Production of Methyl Radicals in Atmospheric Pressure Microreactors for Up-Conversion to High Values Hydrocarbons

Abstract

The on-site up-conversion of methane (CH 4 ) to higher value hydrocarbons is being investigated as a means to minimize the emission of global warming methane during oil production. One proposed method is production of methyl (CH 3 ) radials by a low temperature plasma, followed by reaction with organic metallic complexes in solution. Production of CH 3 radicals using dielectric barrier discharge (DBD) plasma microreactors is being computationally and experimentally investigated.

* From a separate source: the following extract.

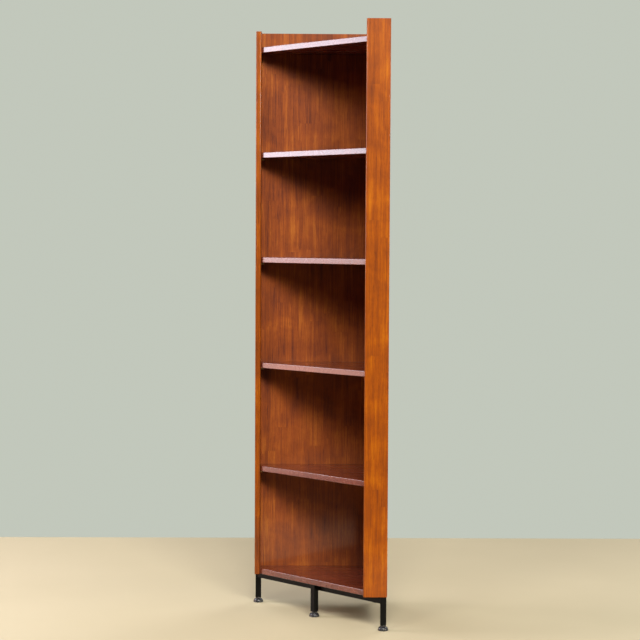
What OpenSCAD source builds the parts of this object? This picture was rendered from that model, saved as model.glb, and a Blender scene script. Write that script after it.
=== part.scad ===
// Corner bookcase with adjustable shelves, standing on a welded steel base.
//
// The case is five-sided: two wall boards meet at a square back corner, a narrow return board
// stands at the free end of each, and the front is open on the diagonal between the returns.
// Origin: middle of the footprint, on the floor. +Z is up. The back corner is at +X +Y, the
// open front faces -X -Y, and the case is the same on both sides of that diagonal.

/* [Case] */
// Outside width of each wall side
wall_w = 425; // [380:1:560]
// Height of the wooden case, without the base
case_h = 1800; // [1400:1:2300]
// Thickness of the wall boards and the returns
board_t = 18; // [15:0.5:25]
// Width of each return board
return_w = 75; // [62:1:110]
// How far the walls stand up above the top panel
top_rise = 51; // [20:1:120]
// Radius of the rounded front arrises of the returns
arris_r = 4; // [1:0.5:6]
// Radius of the eased outer corners of the case
corner_r = 1.5; // [0.5:0.5:3]

/* [Shelves] */
// Thickness of the shelves and of the top and bottom panels
shelf_t = 18; // [15:0.5:25]
// Number of loose shelves
shelf_count = 4; // [2:1:5]
// Gap round a loose shelf
shelf_gap = 1; // [0.5:0.1:2]
// How far the shelf fronts stand back from the line between the returns
front_setback = 5; // [2:1:20]
// Extra height of the middle bay
middle_bay_extra = 4.6; // [0:0.1:40]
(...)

A typical microreactor consists of a 500 μm gap etched on a Si substrate and covered with borosilicate glass as the dielectric. Nanosecond high voltage pulses of up to 10 kV operating at frequencies of 1-10 kHz were used to generate atmospheric pressure plasma in the feed gas consisting of mixtures of Ar and CH 4 . nonPDPSIM , a 2D plasma hydrodynamics model was used to simulate the plasma generation and subsequent plasma chemistry initiated by electron impact dissociation of CH 4 . The spatial and temporal evolution of CH 3 radicals will be discussed as a function of reactor geometry, gas mixture, and solvent location (e.g., along walls or in droplets). Although methyl radicals can be efficiently produced, there is also rapid formation of ethylene (C 2 H 6 ) in the gas phase. The location of CH 3 formation with respect to the solvent is therefore important in maximizing the solvation of the CH 3 radicals for further up-conversion.